Fortunately, the facts will interpose between even the most rigid EU ideologue and the behaviour suggested by the questioner. There is, of course, no way back to the series of exemptions that had already made our position within the EU peripheral years before we decided to leave. The UK is now a third country, like any other, and would need to follow the protocol for new members.
The opinion polls that suggest there is majority public support for rejoining the EU take an enormous hit as soon as respondents are informed that joining as a new member means replacing the pound by the euro and accepting the EU’s ridiculous one-size-fits-all monetary policy.
The numbers take another hit when people are informed that free movement of people would be reinstituted.
And that the EU would be allowed to resume their destruction of British fish stocks.
And that we would have to undo all the bilateral and multilateral trade deals that we have achieved since Brexit and throw away the opportunities that they offer.
The UK would also have to reverse the repeal of 1,000 EU laws that it has already achieved and pass thousands of new ones that the EU has promulgated since we left. While leavers deplore the UK government’s lethargy in scrapping economically-damaging left-over EU legislation, from the EU’s point of view we have failed to keep up with their relentless passion for minutely-detailed regulation and bureaucracy and have become deplorably lax.

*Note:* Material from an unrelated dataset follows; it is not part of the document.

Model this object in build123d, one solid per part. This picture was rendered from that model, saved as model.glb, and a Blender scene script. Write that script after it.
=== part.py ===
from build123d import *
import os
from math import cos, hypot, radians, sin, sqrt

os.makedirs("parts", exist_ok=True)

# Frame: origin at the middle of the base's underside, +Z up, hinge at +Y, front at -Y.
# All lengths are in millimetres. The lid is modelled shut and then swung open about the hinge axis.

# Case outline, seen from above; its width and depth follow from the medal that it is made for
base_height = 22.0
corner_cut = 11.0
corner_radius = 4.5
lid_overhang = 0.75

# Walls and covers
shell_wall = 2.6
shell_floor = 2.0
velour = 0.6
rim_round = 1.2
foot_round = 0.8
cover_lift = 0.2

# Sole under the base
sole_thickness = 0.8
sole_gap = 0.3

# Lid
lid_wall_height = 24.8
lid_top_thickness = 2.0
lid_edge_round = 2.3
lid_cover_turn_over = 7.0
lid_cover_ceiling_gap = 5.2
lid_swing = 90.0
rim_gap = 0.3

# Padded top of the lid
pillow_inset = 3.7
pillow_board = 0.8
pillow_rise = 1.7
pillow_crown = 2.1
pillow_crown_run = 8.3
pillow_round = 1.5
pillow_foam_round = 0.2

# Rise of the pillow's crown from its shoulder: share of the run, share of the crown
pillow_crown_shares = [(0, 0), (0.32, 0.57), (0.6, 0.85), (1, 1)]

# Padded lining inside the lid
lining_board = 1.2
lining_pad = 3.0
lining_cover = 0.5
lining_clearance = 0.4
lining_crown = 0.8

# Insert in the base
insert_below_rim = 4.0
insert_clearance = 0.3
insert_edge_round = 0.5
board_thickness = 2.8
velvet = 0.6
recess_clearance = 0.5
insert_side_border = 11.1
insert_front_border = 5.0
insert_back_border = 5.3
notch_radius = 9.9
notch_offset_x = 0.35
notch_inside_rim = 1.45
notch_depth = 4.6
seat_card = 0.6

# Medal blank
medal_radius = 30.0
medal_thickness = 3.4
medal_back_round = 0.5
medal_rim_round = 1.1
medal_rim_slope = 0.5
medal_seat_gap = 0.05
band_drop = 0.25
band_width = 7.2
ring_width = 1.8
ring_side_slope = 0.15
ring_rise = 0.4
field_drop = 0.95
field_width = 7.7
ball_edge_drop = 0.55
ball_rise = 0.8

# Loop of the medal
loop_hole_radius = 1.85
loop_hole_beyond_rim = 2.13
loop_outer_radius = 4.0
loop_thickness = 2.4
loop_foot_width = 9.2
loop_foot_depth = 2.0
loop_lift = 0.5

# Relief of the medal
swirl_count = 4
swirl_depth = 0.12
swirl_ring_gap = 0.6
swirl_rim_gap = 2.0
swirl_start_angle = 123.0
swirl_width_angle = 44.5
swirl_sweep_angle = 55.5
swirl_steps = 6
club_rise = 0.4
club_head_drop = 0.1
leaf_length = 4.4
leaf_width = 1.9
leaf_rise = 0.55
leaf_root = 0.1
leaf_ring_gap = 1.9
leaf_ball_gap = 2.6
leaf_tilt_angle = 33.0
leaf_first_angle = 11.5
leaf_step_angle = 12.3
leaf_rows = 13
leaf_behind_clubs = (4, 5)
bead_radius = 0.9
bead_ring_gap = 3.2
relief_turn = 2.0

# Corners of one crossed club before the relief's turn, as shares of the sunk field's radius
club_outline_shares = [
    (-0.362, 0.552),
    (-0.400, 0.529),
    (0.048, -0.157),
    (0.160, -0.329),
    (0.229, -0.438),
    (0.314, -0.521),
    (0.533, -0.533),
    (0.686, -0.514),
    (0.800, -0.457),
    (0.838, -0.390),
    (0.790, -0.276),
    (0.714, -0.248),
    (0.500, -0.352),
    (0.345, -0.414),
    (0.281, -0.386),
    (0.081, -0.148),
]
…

And do remember that the national veto has not existed in the vast bulk of policy areas since the Treaty of Lisbon, no matter what some EU enthusiasts seem to believe. If the EU passes a bad law, you still have to enact it unamended. In effect, our parliament is reduced to a rubber stamp.
But, of course, that means our mollycoddled politicians would be able to give up their pathetic attempts to think for themselves and resume the comfort blanket of blaming the EU for every badly-judged new rule instead. So we can’t say that nobody would benefit. The politicians would be paid to do nothing.
And you thought they were pretty good at that already? Well, you ain’t seen nothing yet!